There are two types of auctions, open auctions and closed auctions. An open auction is open to any authorized dealer personnel, regardless of brand represented or whether being a new or used car dealership. A closed auction is restricted to dealerships that are franchised to represent that particular brand.
As an example, Honda may hold several auctions each month that are closed to Honda dealers only. This is done for the express purpose of selling off Honda lease returns and factory executive demos while maintaining a higher per car value because Honda dealers are willing to pay a higher price for nice pre-owned Hondas for their lot.

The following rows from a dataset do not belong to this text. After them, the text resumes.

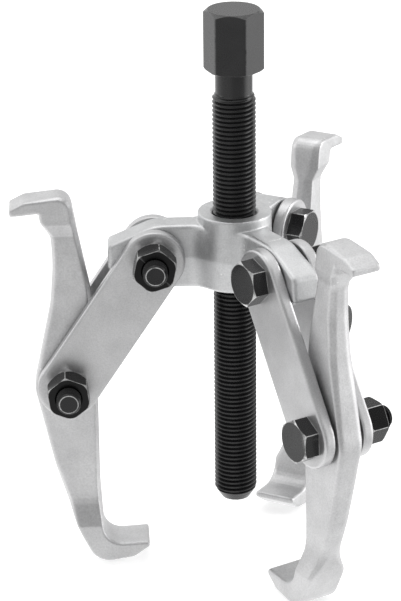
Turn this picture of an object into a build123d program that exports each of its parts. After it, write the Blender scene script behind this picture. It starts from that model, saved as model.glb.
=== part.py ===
from build123d import *
import os
from math import atan2, degrees, sqrt

# A three-jaw gear puller, sizes in millimetres.
# Frame: +Z up along the forcing screw, origin at the centre of the screw's flat lower end.
# Each arm is drawn in its own plane, with X outward from the screw, Y square to the arm and
# Z up, and is then turned about the screw to its place.

ARM_ANGLES = (180, 300, 60)          # where the arms point, seen from above

# Pivots of one arm: distance from the screw's axis, height
UPPER_PIVOT = (26.5, 87.9)
LOWER_PIVOT = (55.2, 44.2)

# Forcing screw, M14 x 1.5
SCREW_RADIUS = 7.0
SCREW_POINT_RADIUS = 4.7
SCREW_POINT_LENGTH = 3.6
THREAD_TOP = 142.0
NECK_RADIUS = 6.0
HEX_ACROSS_FLATS = 17.0
HEX_BOTTOM = 149.5
HEX_TOP = 169.3
HEX_CORNER_ANGLE = -9.7
DRIVE_TOP_CHAMFER = (1.5, 1.2)       # at the corners: inward, down
DRIVE_BOTTOM_CHAMFER = (0.85, 0.5)

# Ball in the screw's end
BALL_RADIUS = 3.0
BALL_CENTRE_HEIGHT = 2.0
BALL_CLEARANCE = 0.05

# Yoke
SCREW_CLEARANCE = 0.06
HUB_RADIUS = 12.6
HUB_COLLAR_RADIUS = 12.0
HUB_TOP = 101.9
COUNTERSINK_RADIUS = 8.0
ARM_HALF_HEIGHT = 10.7
ARM_HALF_THICKNESS = 5.35
ARM_SHOULDER = 26.3
ARM_LENGTH = 41.3
ARM_END_HALF_HEIGHT = 4.1
HUB_FILLET = 4.0
DRAFT_ANGLE = 4.0
YOKE_EDGE_ROUND = 0.8

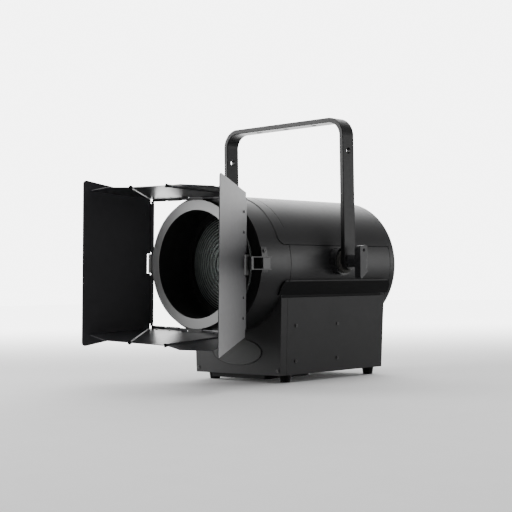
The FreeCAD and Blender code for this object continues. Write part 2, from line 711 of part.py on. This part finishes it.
lugs = []
for s in (-1, 1):
    a, b = sorted((s * 13.3, s * 16))
    lug = box(a, b, -94, -76, 139.5, latch_z).fuse(rod(X, 6.5, a, b, V(0, latch_y, latch_z)))
    lugs.append(lug)
saddle_plate = barrel(barrel_r, barrel_r + 1.8, -94, -76).common(box(-16, 16, -94, -76, 130, 160))
latch_base = join([saddle_plate] + lugs).cut(rod(Y, barrel_r, -100, -70, V(0, 0, 0)))
latch_base = latch_base.fuse(rod(X, 2.0, -17, 17, V(0, latch_y, latch_z))).removeSplitter()
latch = box(-13, 13, latch_reach, latch_y + 2, latch_z - 3, latch_z)
latch = latch.fuse(box(-13, 13, latch_reach, latch_reach + 3.5, 137, latch_z))
latch = latch.fuse(rod(X, 4.5, -13, 13, V(0, latch_y, latch_z)))
thumb = box(-9, 9, latch_y, latch_y + 22, latch_z - 1, latch_z + 1.5)
latch = latch.fuse(turned(thumb, V(0, latch_y, latch_z), X, 25))
latch = latch.removeSplitter().cut(rod(X, 2.0 + fit, -20, 20, V(0, latch_y, latch_z)))
nodes["latch_bracket"] = latch_base
nodes["latch_lever"] = latch

# barndoor frame -----------------------------------------------------------------
frame = join(
    [
        barrel(ring_in, ring_out, ring_front, ring_front + 2),
        barrel(ring_in, ring_in + ring_wall, ring_front, y_front - 0.4),
        barrel(ring_in, 139, -128.6, -126.6),
    ]
)


def hinge_block():
    """Block on the top of the frame that grips the middle of a hinge rod."""
    blk = box(-block_half, block_half, -143.5, -136.6, hinge_r - 4, hinge_r + 8.4)
    tab = box(-block_half, block_half, ring_front, ring_front + 2, hinge_r - 12, hinge_r)
    return blk.fuse(tab)


def around(shape):
    """The same shape at the top, right, bottom and left of the barrel."""
    return [turned(shape, V(0, 0, 0), Y, a) for a in (0, 90, 180, 270)]


rod_c = V(0, hinge_y, hinge_r)
frame = join([frame] + around(hinge_block()))
frame = less(frame, around(rod(X, rod_r, -30, 30, rod_c)))
hinge_rod = rod(X, rod_r, -rod_half, rod_half, rod_c)
cap = rod(X, 3.5, rod_half - 2.5, rod_half + 0.5, rod_c)
hinge_rod = join([hinge_rod, cap, mirror_x(cap)])


def door(shape):
    """The whole barndoor rests turned a little on the barrel."""
    return turned(shape, V(0, 0, 0), Y, door_turn)


nodes["barndoor_frame"] = door(frame)
nodes["hinge_rods"] = door(group(around(hinge_rod)))


# barndoor leaves ----------------------------------------------------------------
def flat(points, off):
    """A leaf plate beside a hinge at the top of the frame; points are (across, forward)."""
    pts = [V(u, hinge_y - v, hinge_r + off - leaf_t / 2) for u, v in points]
    return prism(pts, V(0, 0, leaf_t))


def sleeves(spans):
    out = []
    for a, b in spans:
        sleeve = rod(X, knuckle_r, a, b, rod_c)
        out += [sleeve, mirror_x(sleeve)]
    return out


def rivets(off):
    """Rivets through a leaf plate in a row by its hinge."""
    out = []
    for u, v in rivet_spots:
        c = V(u, hinge_y - v, hinge_r)
        face = hinge_r + off + leaf_t / 2
        shank = rod(Z, 1.5, face - leaf_t, face, c)
        head = rod(Z, 2.8, face, face + 1.6, c)
        tail = rod(Z, 2.2, face - leaf_t - 1.2, face - leaf_t, c)
        out.append(join([shank, head, tail]))
    return out


rivet_spots = [(s * u, 14.0) for s in (-1, 1) for u in (64, 104)]
hinge_hole = rod(X, rod_r + fit, -150, 150, rod_c)
notch = box(-notch_half, notch_half, hinge_y - notch_v, hinge_y + 8, hinge_r - 10, hinge_r + 12)

# side leaf, drawn at the top and turned to the sides
side = flat(
    [
        (-side_leaf_half_in, 3.5),
        (-side_leaf_half_out, side_leaf_len),
        (side_leaf_half_out, side_leaf_len),
        (side_leaf_half_in, 3.5),
    ],
    side_off,
)
far = [e for e in side.Edges if abs(e.tangentAt(0).z) > 0.99 and e.CenterOfMass.y < hinge_y - 100]
side = side.makeFillet(7, far)
root = flat([(24, -1.5), (24, 7), (knuckle_end, 7), (knuckle_end, -1.5)], side_off)
side = join([side, root, mirror_x(root)] + sleeves([(24, knuckle_end)]))
side = less(side, [hinge_hole, notch])
side = join([side] + rivets(side_off))


def place_side(shape, where, splay):
    s = turned(shape, rod_c, X, -splay)
    return door(turned(s, V(0, 0, 0), Y, where))


nodes["leaf_right"] = place_side(side, 90, right_splay)
nodes["leaf_left"] = place_side(side, 270, left_splay)

# main leaf with a folding flap on each side
f0 = (main_half_in, 4.0)
f1 = (main_half_out, main_leaf_len)
fold = math.hypot(f1[0] - f0[0], f1[1] - f0[1])
du, dv = (f1[0] - f0[0]) / fold, (f1[1] - f0[1]) / fold
nu, nv = dv, -du
fold_dir = V(du, -dv, 0)
fold_start = V(f0[0], hinge_y - f0[1], hinge_r + main_off)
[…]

Cars traded into a dealership that the dealer doesn’t want to keep for their lot often are disposed of at open auctions, where any dealer is invited to buy as many or as few cars as they may like. These types of auctions are where many used car dealerships buy the inventory for their lots, and where many “unsold” cars eventually end up.
There are a few primary marketplaces for cars, the largest being Manheim, owned by Cox Automotive. If a car is “unsold” odds are high it ends up at a regional Manheim auction, and odds are even higher that some dealership somewhere buys it.
If you’re interested in learning more about why there is no such thing as an unsold car, let us know in the comment section below. I’d be more than happy to explain how dealerships make money by buying cars at the auction.
No car ever goes unsold
So there you have it, no car actually ever goes unsold. Whether it be a dealer who holds onto a car until the right buyer comes along (even if that takes over a year), or a new car that gets converted into a used car, or if a car goes to the auction, every car eventually finds a home.
In my 42 years in the car business I never once saw a car, no matter how ugly, poor performing, or otherwise, not end up with a buyer. Something tells me that trend will continue for the next 42 years too!